By default (pre and post = yes), LAMMPS creates neighbor lists,
computes forces, and imposes fix constraints before every run. And
after every run it gathers and prints timings statistics. If a run is
just a continuation of a previous run (i.e. no settings are changed),
the initial computation is not necessary; the old neighbor list is
still valid as are the forces. So if {pre} is specified as "no" then
the initial setup is skipped, except for printing thermodynamic info.
Note that if {pre} is set to "no" for the very 1st run LAMMPS
performs, then it is overridden, since the initial setup computations
must be done.
IMPORTANT NOTE: If your input script changes settings between 2 runs
(e.g. adds a "fix"_fix.html or "dump"_dump.html or
"compute"_compute.html or changes a "neighbor"_neigh_modify.html list
parameter), then the initial setup must be performed. LAMMPS does not
check for this, but it would be an error to use the {pre no} option in
this case.
If {post} is specified as "no", the full timing summary is skipped;
only a one-line summary timing is printed.

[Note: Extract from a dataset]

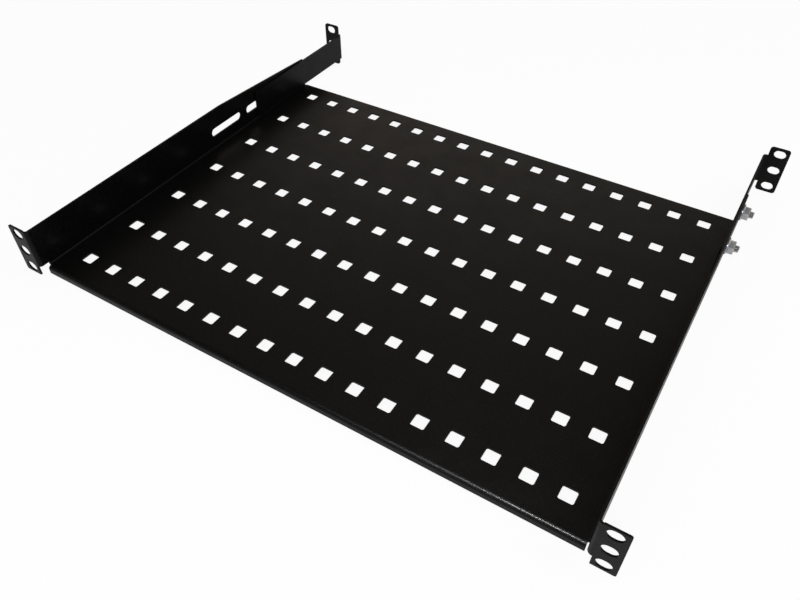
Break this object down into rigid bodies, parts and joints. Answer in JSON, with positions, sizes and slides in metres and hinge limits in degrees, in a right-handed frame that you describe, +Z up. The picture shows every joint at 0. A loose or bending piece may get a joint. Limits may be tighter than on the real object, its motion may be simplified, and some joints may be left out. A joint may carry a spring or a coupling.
{
  "type": "vented four-post rack shelf",
  "caption": "Shallow folded steel tray with vented floor, slotted rack ears in front and sliding eared brackets clamped inside its rear corners to reach the rear rails.",
  "frame": {"origin": "middle of the front ears' slot pattern, on the ears' rear faces, which seat on the front rails", "axes": "+X to the right across the rack, +Y to the rear, +Z up"},
  "size_m": [0.4814, 0.4072, 0.0434],
  "materials": {
    "black_powder_coat": "satin black powder coat with a fine even texture",
    "zinc_plate": "bright zinc plating on machined and rolled steel"
  },
  "bodies": {
    "shelf": {"tray": "black_powder_coat"},
    "right_rear_bracket": {"right_bracket": "black_powder_coat", "right_front_stud": "zinc_plate", "right_front_nut": "zinc_plate", "right_rear_stud": "zinc_plate", "right_rear_nut": "zinc_plate"},
    "left_rear_bracket": {"left_bracket": "black_powder_coat", "left_front_stud": "zinc_plate", "left_front_nut": "zinc_plate", "left_rear_stud": "zinc_plate", "left_rear_nut": "zinc_plate"}
  },
  "joints": [
    {"name": "right_depth_slide", "type": "slide", "parent": "shelf", "child": "right_rear_bracket", "axis": [0, -1, 0], "range_m": [0, 0.033]},
    {"name": "left_depth_slide", "type": "slide", "parent": "shelf", "child": "left_rear_bracket", "axis": [0, -1, 0], "range_m": [0, 0.033]}
  ]
}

The {every} keyword provides a means of breaking a LAMMPS run into a
series of shorter runs. Optionally, one or more LAMMPS commands (c1,
c2, ..., cN) will be executed in between the short runs. If used, the
{every} keyword must be the last keyword, since it has a variable
number of arguments. Each of the trailing arguments is a single
LAMMPS command, and each command should be enclosed in quotes, so that
the entire command will be treated as a single argument. This will
also prevent any variables in the command from being evaluated until
it is executed multiple times during the run. Note that if a command
itself needs one of its arguments quoted (e.g. the "print"_print.html
command), then you can use a combination of single and double quotes,
as in the example above or below.
The {every} keyword is a means to avoid listing a long series of runs
and interleaving commands in your input script. For example, a
"print"_print.html command could be invoked or a "fix"_fix.html could
be redefined, e.g. to reset a thermostat temperature. Or this could
be useful for invoking a command you have added to LAMMPS that wraps
some other code (e.g. as a library) to perform a computation
periodically during a long LAMMPS run. See "this
section"_Section_modify.html of the documentation for info about how
to add new commands to LAMMPS. See "this
section"_Section_howto.html#4_10 of the documentation for ideas about
how to couple LAMMPS to other codes.
With the {every} option, N total steps are simulated, in shorter runs
of M steps each. After each M-length run, the specified commands are
invoked. If only a single command is specified as NULL, then no
command is invoked. Thus these lines:
variable q equal x\[100\]
run 6000 every 2000 "print Coord = $q" :pre
are the equivalent of:
variable q equal x\[100\]
run 2000
print Coord = $q
run 2000
print Coord = $q
run 2000
print Coord = $q :pre
which does 3 runs of 2000 steps and prints the x-coordinate of a
particular atom between runs. Note that the variable "$q" will
be evaluated afresh each time the print command is executed.
Note that by using the line continuation character "&", the run every
command can be spread across many lines, though it is still a single
command:
run 100000 every 1000 &
"print 'Minimum value = $a'" &
"print 'Maximum value = $b'" &
"print 'Temp = $c'" &
"print 'Press = $d'" :pre
If the {pre} and {post} options are set to "no" when used with the
{every} keyword, then the 1st run will do the full setup and the last
run will print the full timing summary, but these operations will be
skipped for intermediate runs.
[Restrictions:]
The number of specified timesteps N must fit in a signed 32-bit
integer, so you are limited to slightly more than 2 billion steps
(2^31) in a single run. However, you can perform successive runs to
run a simulation for any number of steps (ok, up to 2^63 steps).
[Related commands:]
"minimize"_minimize.html, "run_style"_run_style.html,
"temper"_temper.html
[Default:]
The option defaults are start = the current timestep, stop = current
timestep + N, pre = yes, and post = yes.